Lewis talked about turning the trend around, whereas the theater business lost control of the market and dissolved into the hands of the viewers who had more options. He also acknowledged the expensive price of a movie ticket, which is accumulated by a deal between theaters and Hollywood.


For example, theaters pay Hollywood film studios approximately 52-55 percent of each ticket sold — and for bigger movies, studios may take an even bigger cut because more people go to see blockbusters.


With six dollars of every $10 ticket going to studios, an increase in ticket prices occurred years ago in an attempt for theaters to stay profitable and maintain a solid revenue stream.


That brings in the alcohol factor to theaters.


Surveys show that 70 percent of moviegoers are 21 and older, Lewis said, and the goal is to get the older market to spend more money on different products, such as alcoholic beverages.


Lewis said alcohol is about creating an adult amenity to get them off their couches and into theater seats. Ten percent of guests consume alcohol, and 1.1 drinks are consumed per such guests. When you add in recliners and reserved seating, it’s a total 7.5 percent revenue increase.

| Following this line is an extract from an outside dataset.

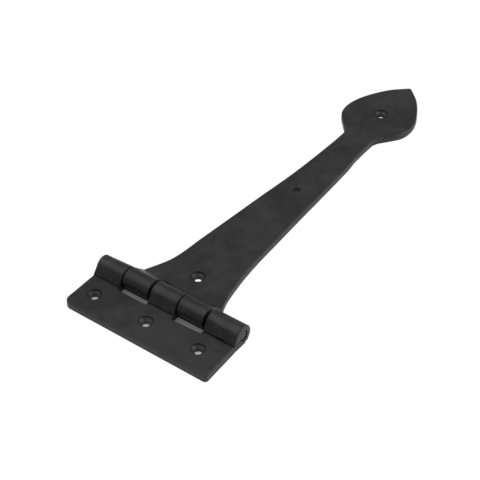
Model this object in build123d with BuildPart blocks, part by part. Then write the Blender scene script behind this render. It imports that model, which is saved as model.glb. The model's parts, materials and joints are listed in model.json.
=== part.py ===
from build123d import *
import math
import os

# A T hinge with an arrow-head strap, open flat and lying on its back, in millimetres.
# X runs along the pin, +Y runs along the strap to its point, +Z points out of the mounting plane.
# The origin is on the mounting plane, straight below the pin and half-way along the knuckles.

# Stock and pin
leaf_thickness = 4.0  # both leaves
pin_radius = 3.0
running_clearance = 0.05  # radial, between the pin and the strap's eyes
eye_wall = 2.9  # the leaf's end is drawn down to this before it is rolled
eye_radius = pin_radius + eye_wall
pin_height = eye_radius  # the eyes' lowest line is in the mounting plane
seam_gap = 0.3  # open seam between the rolled end and its leaf

# Frame plate, on the -Y side; distances from the pin's axis
plate_left = -44.5
plate_right = 45.0
plate_flare = 1.1  # the right edge runs out by this much on its way to the front
plate_reach = 31.2  # to the front edge, at its left end
plate_slant = 0.7  # the front edge's right end stands this much further out
plate_lip = 7.8  # to where the rolled end lands on the plate
left_corner_radius = 4.5
right_corner_radius = 2.0

# Strap, on the +Y side; distances from the pin's axis
strap_length = 229.0  # to the arrow's point
strap_lip = 10.6  # to where the rolled end lands on the strap
strap_notch = 10.0  # to the bottom of the notch for the middle knuckle of the plate
shoulder_y = 10.0  # to the strap's two back corners

# Knuckles and notches along the pin, as (left end, right end)
plate_notches = [(-27.4, -9.2), (7.4, 25.6)]
notch_depths = [(-9.2, -9.2), (-10.1, -9.3)]  # each notch's bottom, at its left and right end
plate_knuckles = [(plate_left, -27.4), (-9.2, 7.4), (25.6, plate_right)]
strap_knuckles = [(-27.0, -10.6), (7.8, 23.9)]

# Screw holes, for No. 8 countersunk wood screws
hole_radius = 2.1
sink_radius = 3.95
sink_angle = 90
faint_sink_radius = 2.6  # the strap's middle hole is hardly countersunk
plate_hole_xs = (-34.4, -1.3, 31.2)
plate_hole_y = -18.6
strap_hole_ys = (22.8, 110.4, 196.3)
strap_hole_x = -0.6

# Rounding
top_round = 0.9  # front faces' edges of both leaves
back_round = 0.35  # back faces' edges of both leaves
eye_round = 0.5  # rims of the knuckles' ends
point_round = 1.6  # the arrow's point, seen from above
pin_end_round = 1.0
pin_inset = 0.3  # the pin's ends stand this far inside the outer knuckles

# The strap's outline is forged by eye, so its two long edges aren't quite alike. Each has
# stations (x, y) along its waist, the corner where the head starts, and then the head:
# the end of its straight underside, its widest station and two stations on its flank.
left_waist = [(-27.0, shoulder_y), (-25.0, 14.4), (-20.9, 23.8), (-18.3, 42.0), (-15.7, 69.0)]
left_waist += [(-13.1, 96.0), (-10.4, 122.0), (-9.0, 149.0), (-8.6, 164.0)]
left_corner = (-8.6, 170.6)
left_head = [(-18.4, 181.8), (-21.4, 195.9), (-18.1, 206.6), (-10.2, 219.5)]
right_waist = [(23.9, shoulder_y), (21.8, 16.2), (19.9, 23.6), (17.0, 42.0), (15.0, 69.0)]
right_waist += [(13.5, 96.0), (12.2, 122.0), (10.4, 149.0), (9.4, 164.0)]
right_corner = (9.3, 173.4)
right_head = [(17.3, 184.0), (20.3, 195.9), (17.3, 206.6), (9.4, 219.5)]
point = (-0.4, strap_length)
left_neck_radius = 2.5
right_neck_radius = 9.0

os.makedirs("parts", exist_ok=True)


def eye_tangent(side, lip):
    """Where a straight line from the lip, at the leaf's top, touches the eye's circle."""
    drop = pin_height - leaf_thickness
    rise = math.acos(eye_radius / math.hypot(lip, drop)) - math.atan2(drop, lip)
    return (side * eye_radius * math.cos(rise), pin_height + eye_radius * math.sin(rise))


def rolled_eye(side, lip, ends, bore_radius):
    """A rolled eye and the strip of leaf under it; side is -1 for the plate, +1 for the strap."""
    left, right = ends
    section = Plane.YZ.offset(left)
    with BuildPart() as eye:
        with BuildSketch(section):
            with BuildLine():
                Polyline((0, 0), (side * lip, 0), (side * lip, leaf_thickness), eye_tangent(side, lip))
                ThreePointArc(eye_tangent(side, lip), (-side * eye_radius, pin_height), (0, 0))
            make_face()
        extrude(amount=right - left)
        fillet(eye.edges().filter_by(GeomType.CIRCLE), radius=eye_round)
        with BuildSketch(section):
            with Locations((0, pin_height)):
                Circle(bore_radius)
            with Locations((side * (lip + pin_radius) / 2, leaf_thickness + seam_gap / 2)):
                Rectangle(lip - pin_radius + 2, seam_gap)
        extrude(amount=right - left, mode=Mode.SUBTRACT)
    return eye.part


def leaf_holes(positions, sinks):
    """Cutters for a leaf's screw holes: a cylinder and a countersink at each position."""
    with BuildPart() as cutters:
        for position, sink in zip(positions, sinks):
            depth = (sink - hole_radius) / math.tan(math.radians(sink_angle / 2))
            with Locations((*position, leaf_thickness / 2)):
                Cylinder(hole_radius, 2 * leaf_thickness)
            with Locations((*position, leaf_thickness - depth / 2)):
                Cone(hole_radius, sink, depth)
    return cutters.part


# Frame plate: a plate with two notches, and rolled eyes at both ends and in the middle
plate_eyes = [rolled_eye(-1, plate_lip, ends, pin_radius) for ends in plate_knuckles]
plate_holes = [(x, plate_hole_y) for x in plate_hole_xs]
plate_corners = [(plate_left, -plate_reach), (plate_right + plate_flare, -plate_reach - plate_slant)]

with BuildPart() as frame_plate:
    with BuildSketch() as plan:
        with BuildLine():
            Polyline((plate_right, -plate_lip), (plate_left, -plate_lip), *plate_corners, close=True)
        make_face()
        for (left, right), (left_bottom, right_bottom) in zip(plate_notches, notch_depths):
            notch_outline = [(left, 0), (left, left_bottom), (right, right_bottom), (right, 0)]
            Polygon(*notch_outline, align=None, mode=Mode.SUBTRACT)
        for corner, radius in zip(plate_corners, (left_corner_radius, right_corner_radius)):
            fillet(plan.vertices().sort_by_distance(corner)[0], radius=radius)
    extrude(amount=leaf_thickness)
    for face, radius in ((-1, top_round), (0, back_round)):
        outline = frame_plate.faces().filter_by(Axis.Z).sort_by(Axis.Z)[face].outer_wire().edges()
        fillet([edge for edge in outline if edge.center().Y < min(min(notch_depths)) - 1], radius=radius)
    add(plate_eyes)
    add(leaf_holes(plate_holes, [sink_radius] * 3), mode=Mode.SUBTRACT)

frame_plate.part.label = "frame_plate"
export_step(frame_plate.part, "parts/frame_plate.step")

# Strap: a tapered bar with an arrow head, a notch for the plate's middle knuckle, and two eyes
strap_bore_radius = pin_radius + running_clearance
strap_eyes = [rolled_eye(1, strap_lip, ends, strap_bore_radius) for ends in strap_knuckles]
strap_holes = [(strap_hole_x, y) for y in strap_hole_ys]
notch_left, notch_right = strap_knuckles[0][1], strap_knuckles[1][0]

with BuildPart() as strap:
    with BuildSketch() as plan:
        with BuildLine():
            left_edge = Spline(*left_waist, tangents=[(0.45, 1), (0, 1)])
            right_edge = Spline(*right_waist, tangents=[(-0.2, 1), (-0.02, 1)])
            Line(left_edge @ 0, right_edge @ 0)
            Line(left_edge @ 1, left_corner)
            Line(right_edge @ 1, right_corner)
            left_under = Line(left_corner, left_head[0])
            right_under = Line(right_corner, right_head[0])
            Spline(*left_head, point, tangents=[left_under % 1, (0.74, 0.67)])
            Spline(*right_head, point, tangents=[right_under % 1, (-0.74, 0.67)])
        make_face()
        with Locations(((notch_left + notch_right) / 2, strap_notch / 2)):
            Rectangle(notch_right - notch_left, strap_notch, mode=Mode.SUBTRACT)
        rounded = ((point, point_round), (left_corner, left_neck_radius), (right_corner, right_neck_radius))
        for corner, radius in rounded:
            fillet(plan.vertices().sort_by_distance(corner)[0], radius=radius)
    extrude(amount=leaf_thickness)
    for face, radius in ((-1, top_round), (0, back_round)):
        outline = strap.faces().filter_by(Axis.Z).sort_by(Axis.Z)[face].outer_wire().edges()
        fillet([edge for edge in outline if edge.center().Y > strap_notch + 1], radius=radius)
    add(strap_eyes)
    add(leaf_holes(strap_holes, [sink_radius, faint_sink_radius, sink_radius]), mode=Mode.SUBTRACT)

strap.part.label = "strap"
export_step(strap.part, "parts/strap.step")

# Pin: a plain rod with rounded ends, tight in the plate's eyes and free in the strap's
with BuildPart() as hinge_pin:
    with BuildSketch(Plane.YZ.offset(plate_left + pin_inset)):
        with Locations((0, pin_height)):
            Circle(pin_radius)
    extrude(amount=plate_right - plate_left - 2 * pin_inset)
    fillet(hinge_pin.edges().filter_by(GeomType.CIRCLE), radius=pin_end_round)

hinge_pin.part.label = "hinge_pin"
export_step(hinge_pin.part, "parts/hinge_pin.step")
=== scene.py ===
import json
import math

import bmesh
import bpy
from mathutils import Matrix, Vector, noise


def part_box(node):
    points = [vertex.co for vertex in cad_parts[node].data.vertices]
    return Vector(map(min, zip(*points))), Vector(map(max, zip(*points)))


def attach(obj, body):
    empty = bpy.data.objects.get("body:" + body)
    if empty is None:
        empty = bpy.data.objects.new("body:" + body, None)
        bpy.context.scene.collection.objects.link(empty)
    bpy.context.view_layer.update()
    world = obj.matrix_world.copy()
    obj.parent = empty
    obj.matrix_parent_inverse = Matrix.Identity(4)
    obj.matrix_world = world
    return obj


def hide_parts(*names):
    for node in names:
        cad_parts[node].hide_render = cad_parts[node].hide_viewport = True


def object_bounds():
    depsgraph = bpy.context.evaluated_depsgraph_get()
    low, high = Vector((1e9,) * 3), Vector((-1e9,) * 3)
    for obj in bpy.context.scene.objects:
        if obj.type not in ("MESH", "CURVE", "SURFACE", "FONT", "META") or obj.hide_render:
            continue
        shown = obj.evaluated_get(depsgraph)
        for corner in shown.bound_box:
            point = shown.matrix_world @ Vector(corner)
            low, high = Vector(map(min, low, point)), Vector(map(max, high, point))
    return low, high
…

AMC adheres to strict industry standards, including: only ticketed guests may drink at the theater, and the bar area is not intended to be a hangout area; everyone on the staff undergoes training on the number of drinks per person (two), dealing with intoxicated guests and making sure no more than two drinks are served; and employees who do not follow protocol will be terminated immediately due to the company’s zero-tolerance policy.


AMC has maintained a 97.5 percent approval standard of success, Lewis said.


“Our goal is to never put anyone under the age of 21 in contact with alcohol,” he said.


He compared the upcoming renovations to that of AMC Star John R, in Madison Heights, and how its 2013 changes have brought in additional revenue and more guests.


AMC remodels 35-40 theaters per year. In addition to the renovated John R cinema, Lewis said similarly-remodeled theaters in Cleveland and Chicago have brought in great amounts of revenue. In regard to Chicago Ridge 6, there has been a 58-percent increase in guest traffic and ticket revenue has increased by 81 percent.


The Gratiot renovations include luxury recliners; sound and sight improvements; and food, beverage and restroom upgrades.


It will also include a near-double staff increase, adding 25 employees to the current staff of 35.


Construction is expected to start later this summer.